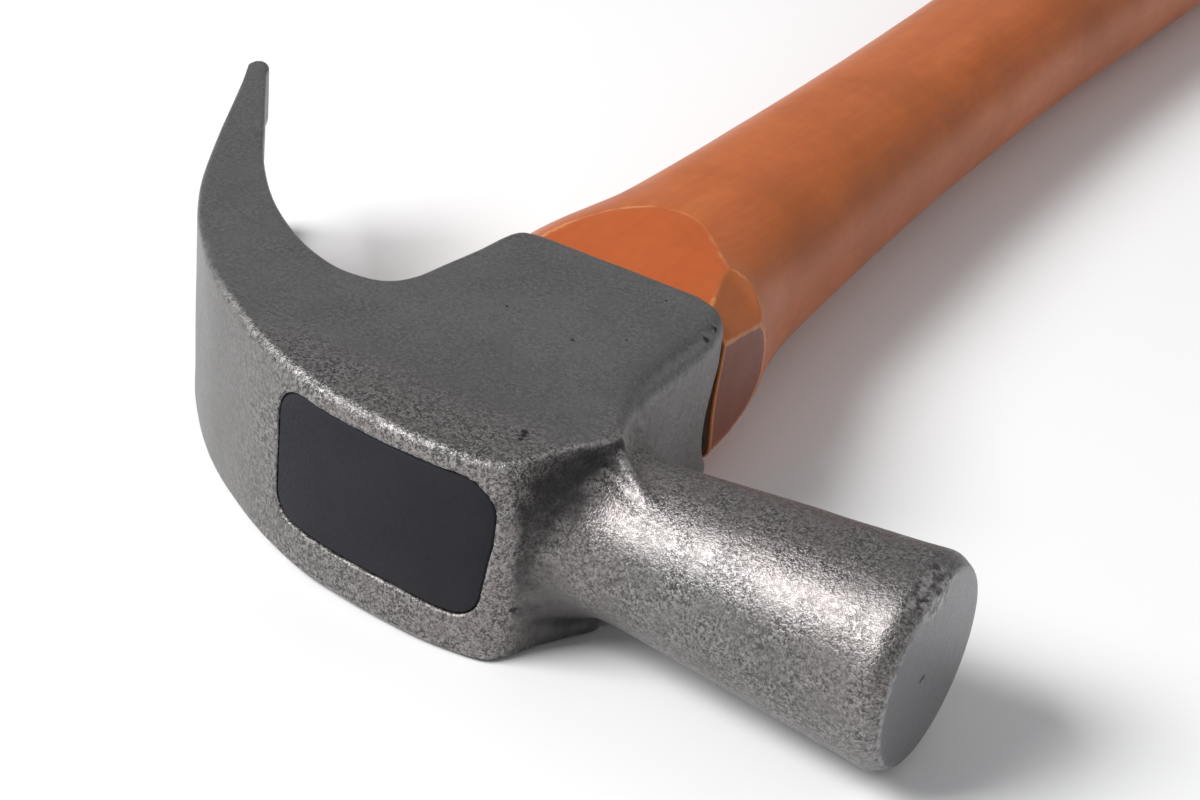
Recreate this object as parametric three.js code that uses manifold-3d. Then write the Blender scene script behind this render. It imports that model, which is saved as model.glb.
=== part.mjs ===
// Claw hammer with a wooden handle.
// Units are millimetres. The design frame has its X axis towards the striking
// face, its Y axis from the head top along the handle to the butt, and its Z
// axis up through the cheeks of the head, which lies on its side. At the end
// the whole model is moved so that the origin is the centre of the underside
// of its bounding box.

import * as THREE from 'three';
import { mergeVertices } from 'three/addons/utils/BufferGeometryUtils.js';
import Module from 'manifold-3d';

// ---------------------------------------------------------------- dimensions

const TOTAL_LENGTH = 330;        // head top to butt end
const HEAD_HALF = 14.2;          // half thickness between the two cheeks
const HEAD_EDGE = 1.2;           // edge chamfer of the forging

const NECK_Y = 15.0;             // axis of the neck and striking face
const FACE_X = 67.0;             // plane of the striking face
const FACE_R = 12.3;             // radius of its flat
const FACE_RIM_R = 13.5;         // outer radius behind the chamfer
const FACE_CHAMFER = 2.1;        // length of the chamfer
const NECK_R = 10.4;             // smallest neck radius, next to the eye block
const NECK_X = 31.0;             // where that radius is

const SKIRT_Y = 49.2;            // lower edge of the eye skirt
const ARCH_RISE = 7.2;           // height of the arches in the skirt ends
const ARCH_HALF = 8.2;           // their half width
const BULGE_X = -19.2;           // claw side of the eye wall at mid thickness

// The eye leans a little: its middle is 1.9 above the mid-plane at the top.
// r is the radius of its upper corners, low that of its lower corners.
const EYE_TOP = { x: 0.9, z: 2.1, hx: 16.9, hz: 9.75, r: 5.2, low: 3.4, y: -10 };
const EYE_BOTTOM = { x: 0.9, z: -0.2, hx: 15.2, hz: 9.2, r: 4.4, low: 4.2, y: 56 };

const SLOT_APEX = [-44.5, 30.5]; // inner end of the nail slot in the claw
const SLOT_TIP = [-69.2, 65.6];  // middle of the claw tip
const SLOT_HALF = 5.0;           // half width of the slot at the tip
const SLOT_ROOT_HALF = 0.4;      // half width at its inner end

const GAP = 0.3;                 // clearance between touching pieces
const SEAL_RECESS = 0.35;        // depth of the seal below the head top
const SEAL_BOTTOM_Y = 5.2;       // inner face of the seal
const TENON_TOP_Y = SEAL_BOTTOM_Y + GAP;

const KERF_DEPTH_Y = 37;         // bottom of the saw kerf in the tenon
const WEDGE_TOP = 4.4;           // wooden wedge thickness at its head
const WEDGE_TIP = 1.2;           // and at its tip
const WEDGE_TIP_Y = 33;
const WEDGE_HALF_X = 13.6;
const WEDGE_Z = 1.1;             // middle of the wedges above the mid-plane
const STEEL_TOP = 3.0;           // steel wedge thickness at its head
const STEEL_TIP = 0.8;           // and at its tip
const STEEL_TIP_Y = 21;
const STEEL_HALF_Z = 6.6;
const STEEL_X = [9.4, -7.8];     // positions of the two steel wedges

const BUTT_Y = TOTAL_LENGTH - 2.3;  // the head top is at y = -2.3
const SHOULDER_Y = SKIRT_Y + GAP;

// Outline of the forging in side view, without the neck: [x, y].
const OUTER = [
  [-70.95, 64.7], [-66.8, 57.4], [-59.7, 44.2], [-53.5, 33.3], [-48.6, 26.2],
  [-44.0, 20.8], [-37.2, 14.3], [-30.9, 9.6], [-21.1, 3.9], [-11.9, 0.2],
  [-4.9, -1.4], [4.6, -2.3], [10.1, -2.1], [14.6, -1.5],
];
const POLL_SIDE = [
  [14.6, -1.5], [17.6, -0.4], [19.5, 2.3], [21.4, 6.6], [24.2, 11.4],
  [25.0, 13.8], [24.2, 16.8], [22.6, 22.5], [22.0, 29], [22.0, 38], [21.9, 42],
];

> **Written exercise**
Extract the data in full. Keep it word for word.

> **Task answer**
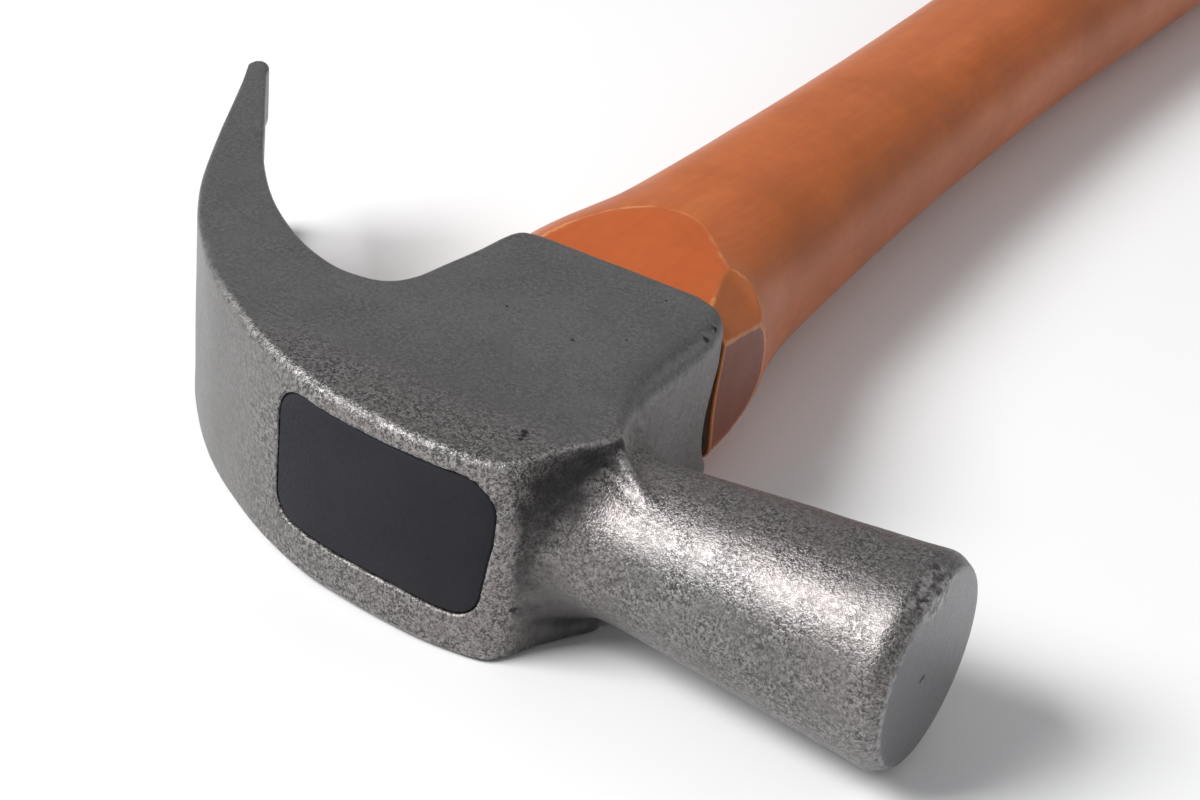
Recreate this object as parametric three.js code that uses manifold-3d. Then write the Blender scene script behind this render. It imports that model, which is saved as model.glb.
=== part.mjs ===
// Claw hammer with a wooden handle.
// Units are millimetres. The design frame has its X axis towards the striking
// face, its Y axis from the head top along the handle to the butt, and its Z
// axis up through the cheeks of the head, which lies on its side. At the end
// the whole model is moved so that the origin is the centre of the underside
// of its bounding box.

import * as THREE from 'three';
import { mergeVertices } from 'three/addons/utils/BufferGeometryUtils.js';
import Module from 'manifold-3d';

// ---------------------------------------------------------------- dimensions

const TOTAL_LENGTH = 330;        // head top to butt end
const HEAD_HALF = 14.2;          // half thickness between the two cheeks
const HEAD_EDGE = 1.2;           // edge chamfer of the forging

const NECK_Y = 15.0;             // axis of the neck and striking face
const FACE_X = 67.0;             // plane of the striking face
const FACE_R = 12.3;             // radius of its flat
const FACE_RIM_R = 13.5;         // outer radius behind the chamfer
const FACE_CHAMFER = 2.1;        // length of the chamfer
const NECK_R = 10.4;             // smallest neck radius, next to the eye block
const NECK_X = 31.0;             // where that radius is

const SKIRT_Y = 49.2;            // lower edge of the eye skirt
const ARCH_RISE = 7.2;           // height of the arches in the skirt ends
const ARCH_HALF = 8.2;           // their half width
const BULGE_X = -19.2;           // claw side of the eye wall at mid thickness

// The eye leans a little: its middle is 1.9 above the mid-plane at the top.
// r is the radius of its upper corners, low that of its lower corners.
const EYE_TOP = { x: 0.9, z: 2.1, hx: 16.9, hz: 9.75, r: 5.2, low: 3.4, y: -10 };
const EYE_BOTTOM = { x: 0.9, z: -0.2, hx: 15.2, hz: 9.2, r: 4.4, low: 4.2, y: 56 };

const SLOT_APEX = [-44.5, 30.5]; // inner end of the nail slot in the claw
const SLOT_TIP = [-69.2, 65.6];  // middle of the claw tip
const SLOT_HALF = 5.0;           // half width of the slot at the tip
const SLOT_ROOT_HALF = 0.4;      // half width at its inner end

const GAP = 0.3;                 // clearance between touching pieces
const SEAL_RECESS = 0.35;        // depth of the seal below the head top
const SEAL_BOTTOM_Y = 5.2;       // inner face of the seal
const TENON_TOP_Y = SEAL_BOTTOM_Y + GAP;

const KERF_DEPTH_Y = 37;         // bottom of the saw kerf in the tenon
const WEDGE_TOP = 4.4;           // wooden wedge thickness at its head
const WEDGE_TIP = 1.2;           // and at its tip
const WEDGE_TIP_Y = 33;
const WEDGE_HALF_X = 13.6;
const WEDGE_Z = 1.1;             // middle of the wedges above the mid-plane
const STEEL_TOP = 3.0;           // steel wedge thickness at its head
const STEEL_TIP = 0.8;           // and at its tip
const STEEL_TIP_Y = 21;
const STEEL_HALF_Z = 6.6;
const STEEL_X = [9.4, -7.8];     // positions of the two steel wedges

const BUTT_Y = TOTAL_LENGTH - 2.3;  // the head top is at y = -2.3
const SHOULDER_Y = SKIRT_Y + GAP;

// Outline of the forging in side view, without the neck: [x, y].
const OUTER = [
  [-70.95, 64.7], [-66.8, 57.4], [-59.7, 44.2], [-53.5, 33.3], [-48.6, 26.2],
  [-44.0, 20.8], [-37.2, 14.3], [-30.9, 9.6], [-21.1, 3.9], [-11.9, 0.2],
  [-4.9, -1.4], [4.6, -2.3], [10.1, -2.1], [14.6, -1.5],
];
const POLL_SIDE = [
  [14.6, -1.5], [17.6, -0.4], [19.5, 2.3], [21.4, 6.6], [24.2, 11.4],
  [25.0, 13.8], [24.2, 16.8], [22.6, 22.5], [22.0, 29], [22.0, 38], [21.9, 42],
];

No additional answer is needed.